McCarthy speaks generally of her inspiration as, “a symbolic reflection of whatever I’ve been going through in my own life.” She takes great pleasure in watching viewers engage with her art, due to there being “enough of a universal thread that people relate to it.” However, there are some downsides to encaustic being so immediate, versatile and forgiving that it allows for such playfulness and universal appeal. McCarthy resists the sophomoric urge to overcomplicate her pieces and thus depart too greatly from a clear message.
Still, encaustic art can almost be overly expressive. McCarthy layers wax, coloured like the stone found around her hometown, to visually approximate millenia of detritus before her own ancestors arrived to dig down and mold as they saw fit. Her legacy is built upon these collective thousands of years of creation and excavation. The idea is romantic in its ancientness. Old but new, with a high barrier of entry but great plasticity, parallels can be found between encaustic and the colonization of North America.
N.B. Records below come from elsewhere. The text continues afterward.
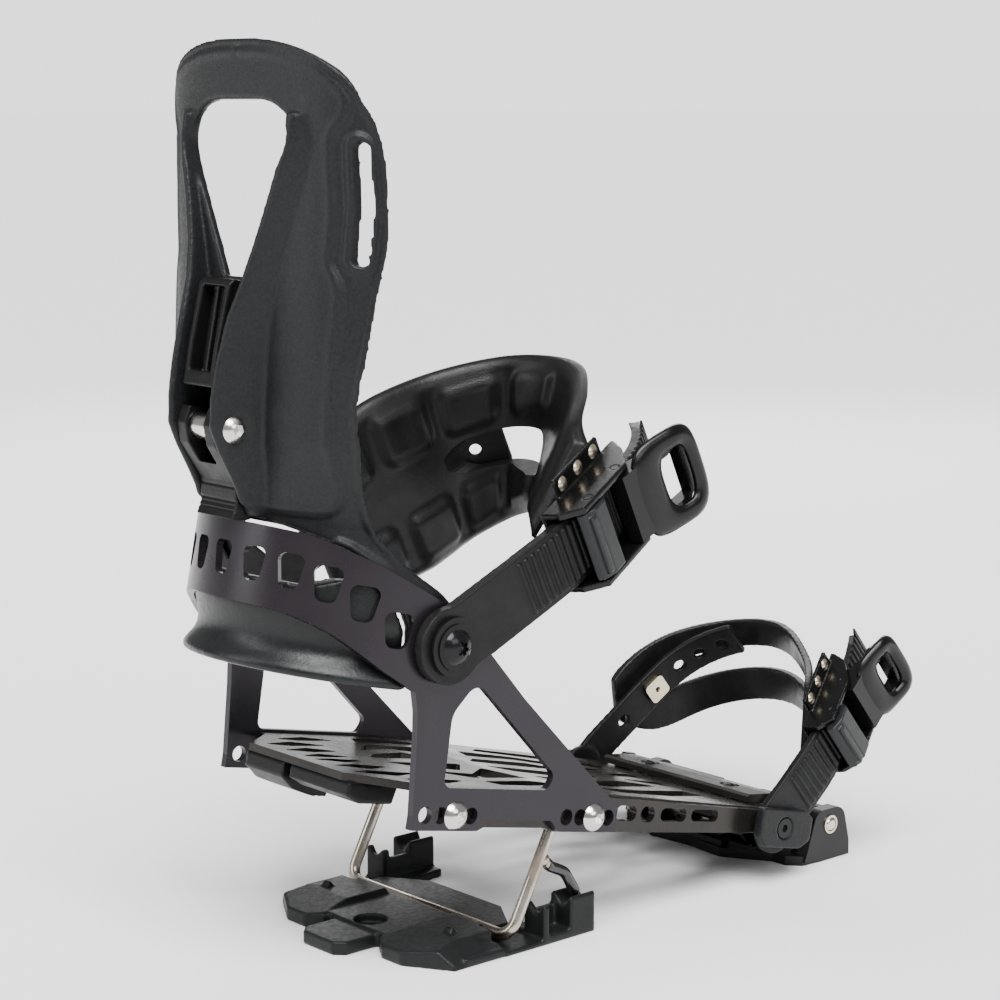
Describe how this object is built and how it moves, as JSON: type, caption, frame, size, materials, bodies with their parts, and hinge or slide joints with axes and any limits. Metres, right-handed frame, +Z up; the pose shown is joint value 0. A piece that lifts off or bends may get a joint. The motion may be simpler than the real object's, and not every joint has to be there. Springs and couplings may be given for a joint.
{
  "type": "splitboard binding",
  "caption": "Strap binding for split-board touring: pivots on toe pins in a board bracket, with ankle and toe straps, folding highback and wire heel riser on a heel rest.",
  "frame": {"origin": "centre of the touring bracket's four board screws, on the board's surface, straight below the toe pins", "axes": "+X from heel to toe along the board, +Y to the binding's far side (across the board), +Z up from the board"},
  "size_m": [0.3328, 0.1446, 0.3441],
  "materials": {
    "cup_anodised": "satin anodised",
    "plate_anodised": "satin anodised",
    "bracket_anodised": "satin anodised",
    "stainless": "satin",
    "bar_steel": "drawn wire, lightly stained",
    "brass": "satin",
    "nylon": "fine texture",
    "rest_nylon": "fine texture",
    "cradle_nylon": "semi-gloss",
    "latch_nylon": "fine texture",
    "ladder_rubber": "matte",
    "strap_rubber": "matte",
    "pad_fabric": "matte moulded",
    "buckle_gloss": "gloss",
    "buckle_grey": "satin",
    "dip_vinyl": "dipped vinyl, gloss",
    "black_steel": "black oxide"
  },
  "bodies": {
    "board_mounts": {"touring_bracket": "bracket_anodised", "bracket_bushings": "brass", "heel_rest": "rest_nylon"},
    "climbing_bar": {"climbing_wire": "bar_steel", "wire_tab": "bar_steel", "tab_grip": "dip_vinyl"},
    "base": {"baseplate": "plate_anodised", "toe_block": "latch_nylon", "ramp_hinge_pin": "stainless", "rail_screws": "stainless", "rail_nuts": "stainless", "heel_cup": "cup_anodised", "heel_cradle": "cradle_nylon", "heel_catch": "latch_nylon", "heel_stop_block": "latch_nylon", "toe_strap_mounts": "nylon", "toe_strap_screws": "black_steel", "ankle_screws": "black_steel", "ankle_washers": "latch_nylon", "ankle_nuts": "black_steel"},
    "snap_ramp": {"toe_ramp": "plate_anodised", "ramp_screws": "black_steel"},
    "pin_left": {"toe_pin_left": "stainless"},
    "pin_right": {"toe_pin_right": "stainless"},
    "back": {"highback": "nylon", "lean_barrel": "stainless", "lean_screws": "stainless", "lean_clip": "latch_nylon"},
    "lean_foot": {"lean_stop": "latch_nylon"},
    "ankle_strap": {"ankle_ladder": "ladder_rubber", "ankle_backstrap": "strap_rubber", "ankle_pad": "pad_fabric", "ankle_buckle_frame": "buckle_gloss", "ankle_rivets": "brass", "ankle_buckle_pins": "black_steel"},
    "ankle_lever": {"ankle_ratchet_lever": "buckle_gloss"},
    "ankle_release": {"ankle_release_lever": "buckle_grey"},
    "toe_strap": {"toe_ladder": "ladder_rubber", "toe_backstrap": "strap_rubber", "toe_cap": "pad_fabric", "toe_strap_nut": "brass", "toe_buckle_frame": "buckle_gloss", "toe_rivets": "brass", "toe_buckle_pins": "black_steel"},
    "toe_lever": {"toe_ratchet_lever": "buckle_gloss"},
    "toe_release": {"toe_release_lever": "buckle_grey"}
  },
  "joints": [
    {"name": "climbing_bar_hinge", "type": "hinge", "parent": "board_mounts", "child": "climbing_bar", "pos_m": [-0.18, 0, 0.0048], "axis": [0, 1, 0], "range_deg": [-100, 0]},
    {"name": "toe_pivot", "type": "hinge", "parent": "board_mounts", "child": "base", "pos_m": [0, 0, 0.0155], "axis": [0, 1, 0], "range_deg": [0, 55]},
    {"name": "ramp_hinge", "type": "hinge", "parent": "base", "child": "snap_ramp", "pos_m": [-0.02304, 0, 0.0286], "axis": [0, 1, 0], "range_deg": [0, 90]},
    {"name": "pin_left_slide", "type": "slide", "parent": "base", "child": "pin_left", "axis": [0, -1, 0], "range_m": [0, 0.0075]},
    {"name": "pin_right_slide", "type": "slide", "parent": "base", "child": "pin_right", "axis": [0, 1, 0], "range_m": [0, 0.0075]},
    {"name": "highback_hinge", "type": "hinge", "parent": "base", "child": "back", "pos_m": [-0.22124, 0, 0.12778], "axis": [0, 1, 0], "range_deg": [0, 40]},
    {"name": "lean_stop_hinge", "type": "hinge", "parent": "back", "child": "lean_foot", "pos_m": [-0.28076, 0, 0.20686], "axis": [0, 1, 0], "range_deg": [0, 110]},
    {"name": "ankle_strap_hinge", "type": "hinge", "parent": "base", "child": "ankle_strap", "pos_m": [-0.22124, 0, 0.12778], "axis": [0, 1, 0], "range_deg": [-8, 14]},
    {"name": "ankle_lever_hinge", "type": "hinge", "parent": "ankle_strap", "child": "ankle_lever", "pos_m": [-0.1305, -0.06154, 0.16894], "axis": [-0.4131, 0, 0.9107], "range_deg": [-75, 0]},
    {"name": "ankle_release_hinge", "type": "hinge", "parent": "ankle_strap", "child": "ankle_release", "pos_m": [-0.14985, -0.06725, 0.16016], "axis": [-0.4131, 0, 0.9107], "range_deg": [-14, 0]},
    {"name": "toe_strap_hinge", "type": "hinge", "parent": "base", "child": "toe_strap", "pos_m": [-0.04016, 0, 0.02374], "axis": [0, 1, 0], "range_deg": [-8, 10]},
    {"name": "toe_lever_hinge", "type": "hinge", "parent": "toe_strap", "child": "toe_lever", "pos_m": [0.01281, -0.05727, 0.06725], "axis": [-0.6347, 0, 0.7727], "range_deg": [-75, 0]},
    {"name": "toe_release_hinge", "type": "hinge", "parent": "toe_strap", "child": "toe_release", "pos_m": [0.00064, -0.0622, 0.05726], "axis": [-0.6347, 0, 0.7727], "range_deg": [-14, 0]}
  ],
  "couplings": [
    {"joint": "pin_left_slide", "follows": "ramp_hinge", "m_per_rad": 0.0047699},
    {"joint": "pin_right_slide", "follows": "ramp_hinge", "m_per_rad": 0.0047699}
  ]
}
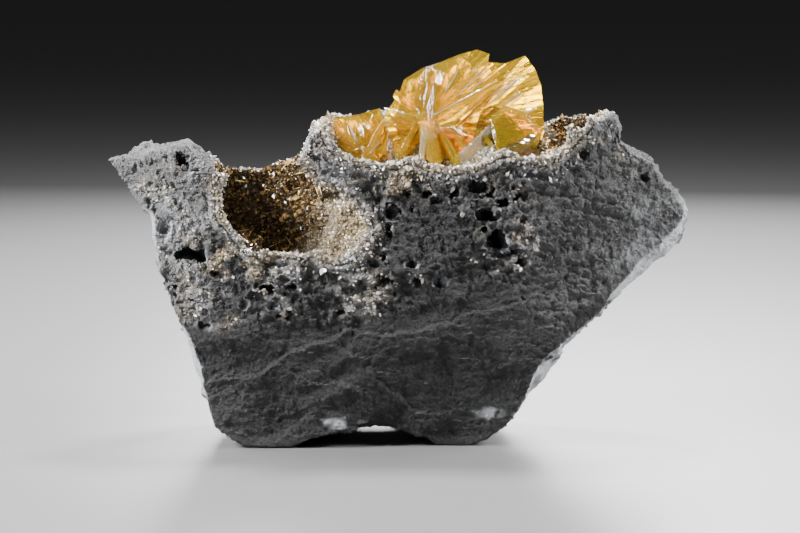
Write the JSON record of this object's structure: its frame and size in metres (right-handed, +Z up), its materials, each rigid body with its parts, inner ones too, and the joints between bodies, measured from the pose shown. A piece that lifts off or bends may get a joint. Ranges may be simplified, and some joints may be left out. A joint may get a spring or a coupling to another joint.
{
  "type": "gypsum specimen",
  "caption": "Broken block of grey marl with two crystal-lined hollows, one open and one filled by a fan and a rosette of clear honey-yellow gypsum blades.",
  "frame": {"origin": "middle of the footprint box, on the plane of the two flats the block stands on", "axes": "+Z up, +X along the block's length towards the end that holds the gypsum, -Y towards the viewer of the broken face, +Y towards the back"},
  "size_m": [0.1454, 0.0514, 0.0984],
  "materials": {
    "marl": "dull, fine-grained grey marl with hackly broken faces and small pits",
    "druse": "sugary crust of small glinting crystals, cream at the rims and brown in the depths",
    "gypsum": "clear honey-yellow selenite with a glassy to pearly lustre"
  },
  "bodies": {
    "root": {"matrix": "marl", "left_hollow_crust": "druse", "right_hollow_crust": "druse", "gypsum_fan": "gypsum", "gypsum_rosette": "gypsum"}
  },
  "joints": []
}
On the other hand, there are few like McCarthy, who paint, weave, incise, transfer, and decorate with the wax. The effect is a highly narrative-driven work. A single piece suffices to indicate McCarthy’s personal style. Highly expressive and emotional, “Of the North” gives us a look at the artist’s “flow” state, at the tender and intimate moments she must have had in her compulsion to connect with family artifacts, and it hints at the satisfaction that we sometimes lose by increasingly relying on digital articulates instead of our immediate physical surroundings.
Chester Arnold is quoted to have said, “If oil paint is the prose of painting, then encaustic is its poetry.” To explore the medium more, look into Encaustic Art in the 21st Century. Curated by Ashley Rooney, the tome features 79 artists incorporating wax, of which just three are Canadian. Kim McCarthy has the well-deserved good fortune of being featured in this definitive collection of North American encaustic artists.